§ **Material for this exercise**
+++++

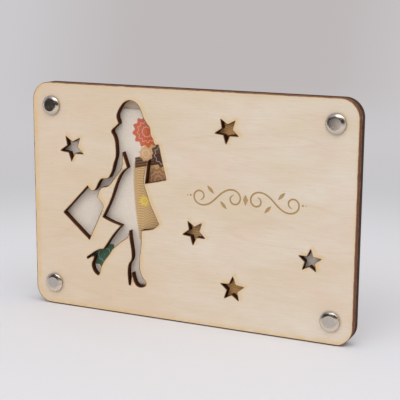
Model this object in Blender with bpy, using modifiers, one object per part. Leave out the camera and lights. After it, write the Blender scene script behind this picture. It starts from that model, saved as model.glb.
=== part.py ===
"""A wooden gift card: two laser-cut plywood plates, clamped by four book screws over a paper note.

The card stands upright on its long bottom edge. Lengths are in metres. +X runs along the card,
+Y goes through it from front to back, and +Z is up. The origin is the middle of the bottom edge.
"""

import math

import bmesh
import bpy
import numpy as np
from mathutils import Matrix, Vector

# Plates
CARD_WIDTH = 0.149
CARD_HEIGHT = 0.100
CORNER_RADIUS = 0.008
PLATE_THICKNESS = 0.003
PLATE_GAP = 0.0007

# Book screws: a barrel with a smooth head in front, a slotted screw behind
SCREW_INSET_ACROSS = 0.0095
SCREW_INSET_UP = 0.010
HEAD_DIAMETER = 0.0085
HEAD_THICKNESS = 0.0016
HEAD_ROUNDING = 0.0011
HEAD_SEAT_CLEARANCE = 0.0003
BARREL_DIAMETER = 0.005
BARREL_HOLE_CLEARANCE = 0.0003
BARREL_END_SETBACK = 0.0004
SHANK_DIAMETER = 0.0034
SHANK_LENGTH = 0.0047
SHANK_TIP_CHAMFER = 0.0004
SHANK_SIDE_CLEARANCE = 0.0003
SHANK_TIP_CLEARANCE = 0.0006
SLOT_WIDTH = 0.0011
SLOT_DEPTH = 0.0006
SLOT_TURNS_DEGREES = (24, 73, 139, 8)

# Paper note, with its right end folded back to pass between the barrels
NOTE_HEIGHT = 0.077
NOTE_FLAP = 0.017
NOTE_THICKNESS = 0.0001
NOTE_FOLD_GAP = 0.0001
NOTE_SIDE_CLEARANCE = 0.001
NOTE_BOTTOM = 0.0133

# Stars: each row is a place across and up, a size and a tip's turn, all shares of the whole
STAR_RADIUS = 0.0054
STAR_WAIST_SHARE = 0.43
STAR_POINTS = 5
STAR_SHARES = (
    (-0.368, 0.718, 1.10, 0.139),
    (0.126, 0.842, 1.00, 0.139),
    (0.028, 0.402, 0.98, 0.139),
    (0.147, 0.178, 1.00, 0.242),
    (0.374, 0.339, 0.90, 0.242),
)

# Figure: wood left below and above it, place across the card, and outline
FIGURE_BOTTOM = 0.013
FIGURE_TOP_MARGIN = 0.006
FIGURE_PLACE_SHARE = -0.201
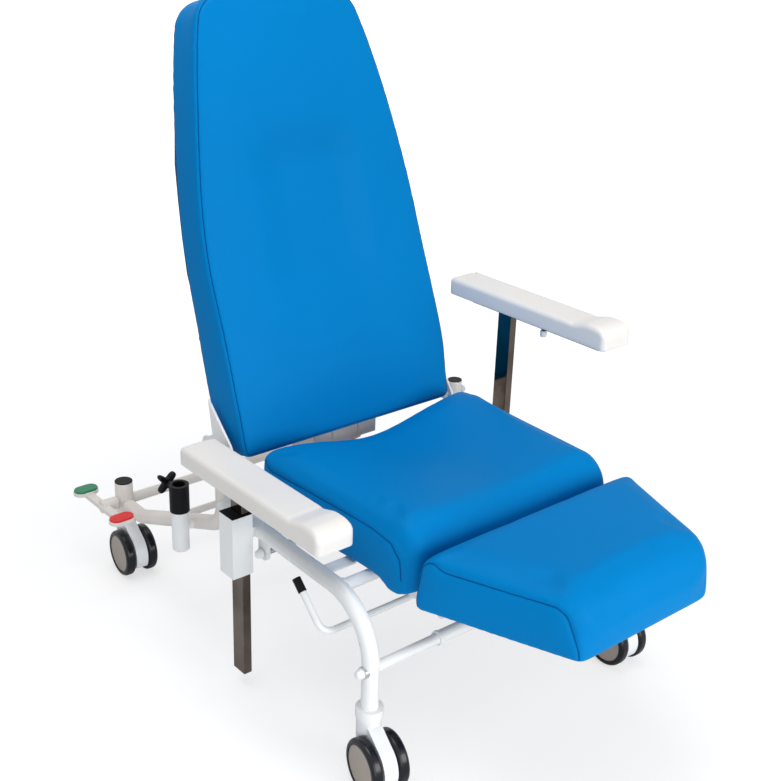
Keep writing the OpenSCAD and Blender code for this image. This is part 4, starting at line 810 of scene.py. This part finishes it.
def bolt_caps():
    """Domed plastic caps over the bolt ends."""
    seats = [(LEG_X + LEG_BOLT_OUT, *LEG_BOLT), (rail_x(ANCHOR_BOLT[0]) + ANCHOR_BOLT_OUT, *ANCHOR_BOLT),
             (UPRIGHT_X + TUBE_R, *HINGE_BOLT)]
    caps = [turned("cap", BOLT_CAP, (side * x, y, z), (side, 0, 0), 32)
            for side, _ in SIDES for x, y, z in seats]
    finish_piece(joined(caps, "bolt_caps_form"), white_plastic, "root", "white_plastic", ["bolt_caps"])


def stud_caps():
    """Pale cap over the locking stud under each armrest."""
    for side, hand in SIDES:
        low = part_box(f"arm_plate_{hand}")[0].z
        cap = turned(f"stud_cap_{hand}", STUD_CAP, (side * STUD_X, STUD_Y, low - STUD_SINK), (0, 0, 1), 32)
        finish_piece(cap, white_plastic, f"arm_{hand}", "white_plastic")


def star_knob():
    """Four-armed clamping knob with rounded arms."""
    low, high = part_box("pole_knob")
    centre = (low + high) / 2
    turns = np.linspace(0, 2 * math.pi, KNOB_POINTS, endpoint=False)
    reach = KNOB_HUB + KNOB_ARM * np.abs(np.cos(2 * (turns + math.pi / 4))) ** KNOB_TAPER
    outline = np.column_stack([reach * np.cos(turns), reach * np.sin(turns)])
    near, far = high.y - KNOB_T, high.y

    def place(a, b, u, e):
        y = (far - KNOB_EDGE if u > 0 else near + KNOB_EDGE) + e if abs(u) == 1 else (near + far) / 2
        return np.column_stack([centre.x + a, np.full_like(a, y), centre.z + b])

    levels = edge_levels(-1.0, KNOB_EDGE) + [(0.0, 0.0, KNOB_WAIST)] + edge_levels(1.0, KNOB_EDGE)
    star = skin("star", boxed(outline, [(-0.0005, 0), (0.0005, 0)], levels, place, close=4))
    neck = turned("neck", KNOB_NECK, (centre.x, low.y + KNOB_NECK_IN, centre.z), (0, 1, 0), 32)
    stud = turned("stud", KNOB_STUD, (centre.x, low.y, centre.z), (0, 1, 0), 24)
    finish_piece(joined([star, neck, stud], "pole_knob_form"), black, "pole_screw", "black_plastic",
                 ["pole_knob"])


def pedal_pad(name, look, slot):
    """Soft pad with a rounded edge and fine ribs across it."""
    low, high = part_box(name)
    centre = (low + high) / 2
    half_l, half_w = (high.x - low.x) / 2, (high.y - low.y) / 2
    outline = rounded([(-half_l, -half_w, half_w), (half_l, -half_w, half_w), (half_l, half_w, half_w),
                       (-half_l, half_w, half_w)], step=0.0015)

    def place(a, b, u, e):
        z = (high.z - PEDAL_EDGE if u > 0 else low.z + PEDAL_LIFT) + e
        ribbed = u > 0 and e > PEDAL_EDGE * 0.99
        ribs = RIB_HEIGHT * np.sin(a * 2 * math.pi / RIB_PITCH) if ribbed else 0.0
        return np.column_stack([centre.x + a, centre.y + b, z + ribs + 0 * a])

    levels = [(-1.0, 0.0, 0.0)] + edge_levels(1.0, PEDAL_EDGE)
    rings = boxed(outline, [(-half_l + half_w, 0), (half_l - half_w, 0)], levels, place, close=10)
    finish_piece(skin(name + "_form", rings), look, "brake", slot, [name])


# Finishes of the CAD nodes, by what they are made of; the rear tubes, rocker, back frame and arm posts also
# carry painted shade and painted reflections in their colour

BROKEN = [
    (paint, "frame", ["front_cross_tube", "cross_tube_sleeve", "seat_cross_tubes", "frame_brackets",
                      "arm_sheaths", "hinge_plates", "legrest_bars", "pole_socket"]),
    # rear cross tube and brace: white paint with painted shade and a painted warm reflection
    (paint_painted_warm_reflection, "frame", ["rear_cross_tube", "rear_brace"]),
    (paint_painted_shade_brown_reflection, "frame", ["back_frame"]),
    # back frame: painted shade and a painted brown reflection over white paint
    (board, "board", ["seat_board", "back_board", "legrest_board"]),
    (black, "black_plastic", ["post_guides", "tube_plugs", "pole_sleeve", "lever_grip"]),
    # the arm posts carry the steel's painted dark brown reflection
    (chrome, "chrome", ["arm_post_left", "arm_post_right"]),
    (zinc, "steel", ["frame_bolts", "pivot_bolts"]),
    (black, "arm_plate", ["arm_plate_left", "arm_plate_right"]),
]
SHOWN = [
    (paint, ["side_rail_left", "side_rail_right", "release_lever"]),
    (zinc, ["spring_anchor", "caster_stems", "brake_shaft", "spring_rod"]),
    (spring_paint, ["spring_cylinder"]),
]


def repaint(name, look):
    """Gives a CAD node that stays its material."""
    materials = nodes[name].data.materials
    materials.clear()
    materials.append(look)


def clothe_frame():
    for look, slot, names in BROKEN:
        for name in names:
            dressed(name, look, slot)
    # the rocker takes the white paint's painted shade and painted warm reflection
    dressed("brake_rocker", paint_painted_warm_reflection, "rocker", BOLD_EDGE)
    for look, names in SHOWN:
        for name in names:
            repaint(name, look)


def casters():
    for name in CASTERS:
        dressed(f"{name}_body", white_plastic, "white_plastic", BOLD_EDGE)
        dressed(f"{name}_discs", disc_look, "disc")
        repaint(f"{name}_tyres", tyre_look)
        repaint(f"{name}_axle", zinc)


# Studio

def camera():
    data = bpy.data.cameras.new("camera")
    data.sensor_width = SENSOR
    data.lens = FOCAL_PX / IMAGE_W * SENSOR
    data.shift_x = (IMAGE_W / 2 - CENTRE_X) / IMAGE_W
    data.shift_y = (CENTRE_Y - IMAGE_H / 2) / IMAGE_W
    data.clip_end = VIEW_DEPTH
    heading, pitch, roll = (math.radians(a) for a in (HEADING, PITCH, ROLL))
    level = math.cos(pitch)
    ahead = Vector((-math.sin(heading) * level, math.cos(heading) * level, -math.sin(pitch)))
    right = Vector((math.cos(heading), math.sin(heading), 0))
    up = right.cross(ahead)
    across = math.cos(roll) * right + math.sin(roll) * up
    upward = -math.sin(roll) * right + math.cos(roll) * up
    obj = new_object("camera", data)
    obj.matrix_world = Matrix((across, upward, -ahead)).transposed().to_4x4()
    obj.location = EYE
    bpy.context.scene.camera = obj


def lamp(name, place, target, size, power, colour):
    data = bpy.data.lights.new(name, "AREA")
    data.size = size
    data.energy = power
    data.color = colour
    obj = new_object(name, data)
    obj.location = place
    obj.rotation_mode = "QUATERNION"
    obj.rotation_quaternion = (Vector(target) - Vector(place)).to_track_quat("-Z", "Y")


def backdrop():
    """Pale floor: white where a camera ray meets it, apart from the object's shadow."""
    mesh = bpy.data.meshes.new("floor")
    corners = [(x * FLOOR_REACH, y * FLOOR_REACH, 0) for x, y in ((-1, -1), (1, -1), (1, 1), (-1, 1))]
    mesh.from_pydata(corners, [], [(0, 1, 2, 3)])
    floor = new_object("floor", mesh)
    look, tree, shader = principled("floor")
    shader.inputs["Base Color"].default_value = FLOOR_COLOUR
    shader.inputs["Roughness"].default_value = FLOOR_ROUGH
    shader.inputs["Specular IOR Level"].default_value = FLOOR_GLOSS
    out = tree.nodes["Material Output"]
    ray = node(tree, "ShaderNodeLightPath")
    glow = node(tree, "ShaderNodeEmission", Color=(1, 1, 1, 1))
    place = node(tree, "ShaderNodeTexCoord")
    away = node(tree, "ShaderNodeVectorMath", operation="LENGTH")
    rise = node(tree, "ShaderNodeMapRange", **FLOOR_RISE)
    link(tree, place.outputs["Object"], away.inputs[0])
    link(tree, away.outputs["Value"], rise.inputs["Value"])
    link(tree, rise.outputs["Result"], glow.inputs["Strength"])
    both = node(tree, "ShaderNodeAddShader")
    pick = node(tree, "ShaderNodeMixShader")
    link(tree, shader.outputs["BSDF"], both.inputs[0])
    link(tree, glow.outputs["Emission"], both.inputs[1])
    link(tree, ray.outputs["Is Camera Ray"], pick.inputs["Fac"])
    link(tree, both.outputs["Shader"], pick.inputs[2])
    bounce = node(tree, "ShaderNodeBsdfDiffuse", Color=FLOOR_BOUNCE)
    link(tree, bounce.outputs["BSDF"], pick.inputs[1])
    link(tree, pick.outputs["Shader"], out.inputs["Surface"])
    mesh.materials.append(look)


def studio():
    """Even light, and a white world wherever a camera, glossy or transmission ray meets it."""
    scene = bpy.context.scene
    scene.view_settings.view_transform = "Standard"
    world = bpy.data.worlds.new("world")
    scene.world = world
    world.use_nodes = True
    tree = world.node_tree
    ground = tree.nodes["Background"]
    ground.inputs["Color"].default_value = WORLD_COLOUR
    ground.inputs["Strength"].default_value = WORLD_STRENGTH
    white = node(tree, "ShaderNodeBackground", Color=(1, 1, 1, 1), Strength=1.0)
    ray = node(tree, "ShaderNodeLightPath")
    pick = node(tree, "ShaderNodeMixShader")
    most = node(tree, "ShaderNodeMath", operation="MAXIMUM")
    seen = node(tree, "ShaderNodeMath", operation="MAXIMUM")
    link(tree, ray.outputs["Is Camera Ray"], most.inputs[0])
    link(tree, ray.outputs["Is Transmission Ray"], most.inputs[1])
    link(tree, most.outputs[0], seen.inputs[0])
    link(tree, ray.outputs["Is Glossy Ray"], seen.inputs[1])
    link(tree, seen.outputs[0], pick.inputs["Fac"])
    link(tree, ground.outputs["Background"], pick.inputs[1])
    link(tree, white.outputs["Background"], pick.inputs[2])
    link(tree, pick.outputs["Shader"], tree.nodes["World Output"].inputs["Surface"])
    for row in LAMPS:
        lamp(*row)


camera()
seat()
legrest()
back()
for side, hand in SIDES:
    arm_pad(side, f"arm_pad_{hand}")
for side, hand in SIDES:
    rear_leg(side, f"rear_leg_{hand}")
welds()
bolt_caps()
stud_caps()
star_knob()
pedal_pad("green_pad", green, "green")
pedal_pad("red_pad", red, "red")
clothe_frame()
casters()
backdrop()
studio()
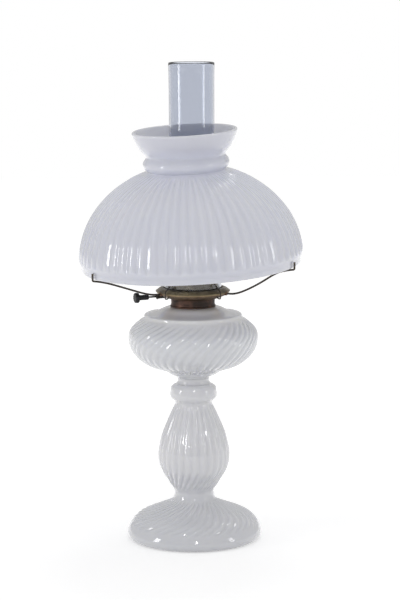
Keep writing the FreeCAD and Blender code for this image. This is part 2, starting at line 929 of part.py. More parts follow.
def bulb_stem():
    waist = point(bulb_stem_radius, between(stem_foot, stem_top, hollow_bend_share))
    low = [point(0, stem_foot), point(bulb_stem_foot_radius, stem_foot)]
    body = turned_flats(low + [waist, point(bulb_stem_radius, stem_top), point(0, stem_top)], wire_sides)
    return body.cut([lead_hole(side) for side in (-1, 1)])


def lead_hole(side):
    foot_point = Vector(side * filament_foot_spread, 0, stem_top - filament_sag)
    line = [foot_point, foot_point + up * (filament_sag + overrun)]
    return bent_wire(line, filament_wire_radius + wire_fit, Vector(0, 1, 0))


def filament():
    """Two leads that stand in the stem, and the bent wire between them."""
    corners = [
        (-filament_foot_spread, stem_top - filament_sag + seat_gap),
        (-filament_foot_spread, stem_top + filament_sag / 2),
        (-filament_spread, stem_top + filament_rise),
        (-filament_spread, stem_top + filament_height),
        (0, stem_top + filament_height - filament_sag),
        (filament_spread, stem_top + filament_height),
        (filament_spread, stem_top + filament_rise),
        (filament_foot_spread, stem_top + filament_sag / 2),
        (filament_foot_spread, stem_top - filament_sag + seat_gap),
    ]
    points = [Vector(across, 0, height) for across, height in corners]
    return bent_wire(points, filament_wire_radius, Vector(0, 1, 0), spring_sides)


def chimney_side(inward):
    low = chimney_foot + chimney_base_height
    high = chimney_foot + chimney_tube_start
    top = chimney_foot + chimney_height
    base = chimney_base_radius - inward
    wall = chimney_tube_radius - inward
    shoulder = outline_points(chimney_shoulder_shares, low, high, wall, base)
    flare = [point(wall, top - chimney_top_flare), point(chimney_top_radius - inward, top)]
    return [point(base, chimney_foot)] + shoulder + flare


def chimney():
    return turned_flats(chimney_side(0) + chimney_side(chimney_wall)[::-1], chimney_sides)


dome_radius = fitter_radius + dome_swell


def dome_points(radius, rise, low, high, shares):
    """Points of an elliptical dome between two heights, at even steps of its curve."""
    start = math.asin((low - dome_centre_height) / rise)
    end = math.asin((high - dome_centre_height) / rise)
    points = []
    for share in shares:
        angle = between(start, end, share)
        points.append(point(radius * math.cos(angle), dome_centre_height + rise * math.sin(angle)))
    return points


def dome_side():
    return dome_points(dome_radius, dome_rise, shade_band_height, dome_top_height, dome_shares)


def shade_hollow():
    radius = dome_radius - shade_wall
    rise = dome_rise - shade_wall
    mouth = fitter_radius - shade_wall
    start = dome_centre_height + rise * math.sqrt(1 - (mouth / radius) ** 2)
    end = dome_centre_height + rise * math.sqrt(1 - (shade_neck_radius / radius) ** 2)
    dome = dome_points(radius, rise, start, end, dome_hollow_shares)
    lip = crown_radius - crown_lip
    crown = outline_points(crown_hollow_shares, bead_head_height, shade_height, shade_neck_radius, lip)
    below = [point(0, -overrun), point(mouth, -overrun)]
    above = [point(lip, shade_height + overrun), point(0, shade_height + overrun)]
    return turned_flats(below + dome + crown + above, hollow_sides)


def shade_band():
    """The rim that the arms hold, and the plain band above it."""
    side = dome_side()[0].x + mould_ledge
    bend = between(fitter_height, shade_band_height, hollow_bend_share)
    return turned_flats(
        [
            centre,
            point(fitter_radius - fitter_lip, 0),
            point(fitter_radius, fitter_lip / 2),
            point(fitter_radius, fitter_height),
            point(between(fitter_radius, side, neck_bend_share), bend),
            point(side, shade_band_height - fitter_lip),
            point(side, shade_band_height),
            point(0, shade_band_height),
        ],
        shade_sides,
    )


def shade_crown():
    """The round bead and the flared crown."""
    base = dome_side()[-1].x - mould_ledge
    bead = outline_points(bead_shares, bead_foot_height, bead_head_height, bead_foot_radius, bead_radius)
    crown = outline_points(crown_shares, bead_head_height, shade_height, bead_head_radius, crown_radius)
    start = [point(0, dome_top_height), point(base, dome_top_height)]
    return turned_flats(start + bead[:-1] + crown + [point(0, shade_height)], shade_sides)


def shade():
    points = dome_side()
    dome = ribbed(rib_levels(points, shade_rib_depth, [0] * len(points)), shade_rib_count)
    body = shade_band().fuse([dome, shade_crown()]).cut(shade_hollow())
    body.Placement = shade_place
    return body


def pieces():
    """Every piece of the lamp, by the name of its file."""
    made = {
        "pedestal": pedestal(),
        "joining_wafer": joining_wafer(),
        "font": font(),
        "collar_cement": collar_cement(),
        "font_collar": font_collar(),
        "burner_body": burner_body(),
        "chimney_gallery": chimney_gallery(),
        "burner_cone": burner_cone(),
        "shaft_bushing": shaft_bushing(),
        "cord_bushing": cord_bushing(),
        "mounting_nipple": mounting_nipple(),
        "nipple_nut": nipple_nut(),
        "socket_cap": socket_cap(),
        "socket_shell": socket_shell(),
        "socket_body": socket_body(),
        "screw_shell": screw_shell(),
        "centre_contact": centre_contact(),
        "switch_shaft": switch_shaft(),
        "switch_knob": switch_knob(),
        "bulb_cap": bulb_cap(),
        "bulb_glass": bulb_glass(),
        "bulb_stem": bulb_stem(),
        "filament": filament(),
        "chimney": chimney(),
        "shade": shade(),
    }
    for number, azimuth in enumerate(spring_azimuths):
        made["chimney_spring_" + str(number + 1)] = chimney_spring(azimuth)
    for side, azimuth in arm_azimuths.items():
        made["shade_arm_" + side] = shade_arm(azimuth)
        made["arm_lug_" + side] = arm_lug(azimuth)
    return made


os.makedirs("parts", exist_ok=True)
for name, shape in pieces().items():
    shape.exportStep("parts/" + name + ".step")
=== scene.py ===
import math

import bmesh
import bpy
from mathutils import Euler, Matrix, Quaternion, Vector


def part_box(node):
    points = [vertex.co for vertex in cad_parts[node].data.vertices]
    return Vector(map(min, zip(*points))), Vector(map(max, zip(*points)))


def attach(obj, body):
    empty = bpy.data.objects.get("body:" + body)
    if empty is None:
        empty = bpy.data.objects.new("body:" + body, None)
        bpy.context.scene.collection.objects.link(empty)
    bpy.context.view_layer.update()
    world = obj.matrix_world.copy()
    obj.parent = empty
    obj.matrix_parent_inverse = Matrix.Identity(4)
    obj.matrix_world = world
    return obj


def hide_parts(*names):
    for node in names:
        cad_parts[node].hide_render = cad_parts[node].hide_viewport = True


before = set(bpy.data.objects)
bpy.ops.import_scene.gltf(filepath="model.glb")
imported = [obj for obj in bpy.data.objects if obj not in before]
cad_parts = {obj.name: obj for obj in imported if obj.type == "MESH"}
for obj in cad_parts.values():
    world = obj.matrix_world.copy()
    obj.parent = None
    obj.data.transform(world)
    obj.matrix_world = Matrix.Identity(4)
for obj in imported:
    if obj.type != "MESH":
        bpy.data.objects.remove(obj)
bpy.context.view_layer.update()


# The camera stands in front of the lamp, a little above its middle, and looks slightly down.
# The picture is tipped by a third of a degree, as the lamp leans in it.
camera_place = (0, -2.470, 0.655)
camera_down = 8.6
camera_right = 0.19
camera_tip = 0.37
lens_length = 129.4

bpy.ops.object.select_all(action="DESELECT")
bpy.ops.object.camera_add(location=camera_place)
camera = bpy.context.object
camera.name = "photo_camera"
camera.data.sensor_fit = "VERTICAL"
camera.data.sensor_height = 36
camera.data.lens = lens_length
camera.data.clip_start = 0.05
camera.data.clip_end = 40
aim = Euler((math.radians(90 - camera_down), 0, math.radians(-camera_right))).to_quaternion()
camera.rotation_mode = "QUATERNION"
camera.rotation_quaternion = aim @ Quaternion((0, 0, 1), math.radians(-camera_tip))
bpy.context.scene.camera = camera
bpy.context.scene.view_settings.view_transform = "Standard"


# The lamp stands on a plain white table top that runs out into a white background.
# What the camera, glass and metal see of it is lifted to white, a little less near the lamp, where
# the soft boxes also light it, so that the lamp's shadow stays on it.
table_width = 9.0
table_colour = (0.86, 0.86, 0.86, 1)
near_distance = 0.15
far_distance = 1.6
near_lift = 0.40
far_lift = 0.50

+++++

§ **Prompt**
Reproduce the lines exactly, from the line that contains "side] = arm_lug(azimuth)" through the line that contains "bpy.data.objects.remove(obj)", and nothing more.

§ **Task response**
        made["arm_lug_" + side] = arm_lug(azimuth)
    return made


os.makedirs("parts", exist_ok=True)
for name, shape in pieces().items():
    shape.exportStep("parts/" + name + ".step")
=== scene.py ===
import math

import bmesh
import bpy
from mathutils import Euler, Matrix, Quaternion, Vector


def part_box(node):
    points = [vertex.co for vertex in cad_parts[node].data.vertices]
    return Vector(map(min, zip(*points))), Vector(map(max, zip(*points)))


def attach(obj, body):
    empty = bpy.data.objects.get("body:" + body)
    if empty is None:
        empty = bpy.data.objects.new("body:" + body, None)
        bpy.context.scene.collection.objects.link(empty)
    bpy.context.view_layer.update()
    world = obj.matrix_world.copy()
    obj.parent = empty
    obj.matrix_parent_inverse = Matrix.Identity(4)
    obj.matrix_world = world
    return obj


def hide_parts(*names):
    for node in names:
        cad_parts[node].hide_render = cad_parts[node].hide_viewport = True


before = set(bpy.data.objects)
bpy.ops.import_scene.gltf(filepath="model.glb")
imported = [obj for obj in bpy.data.objects if obj not in before]
cad_parts = {obj.name: obj for obj in imported if obj.type == "MESH"}
for obj in cad_parts.values():
    world = obj.matrix_world.copy()
    obj.parent = None
    obj.data.transform(world)
    obj.matrix_world = Matrix.Identity(4)
for obj in imported:
    if obj.type != "MESH":
        bpy.data.objects.remove(obj)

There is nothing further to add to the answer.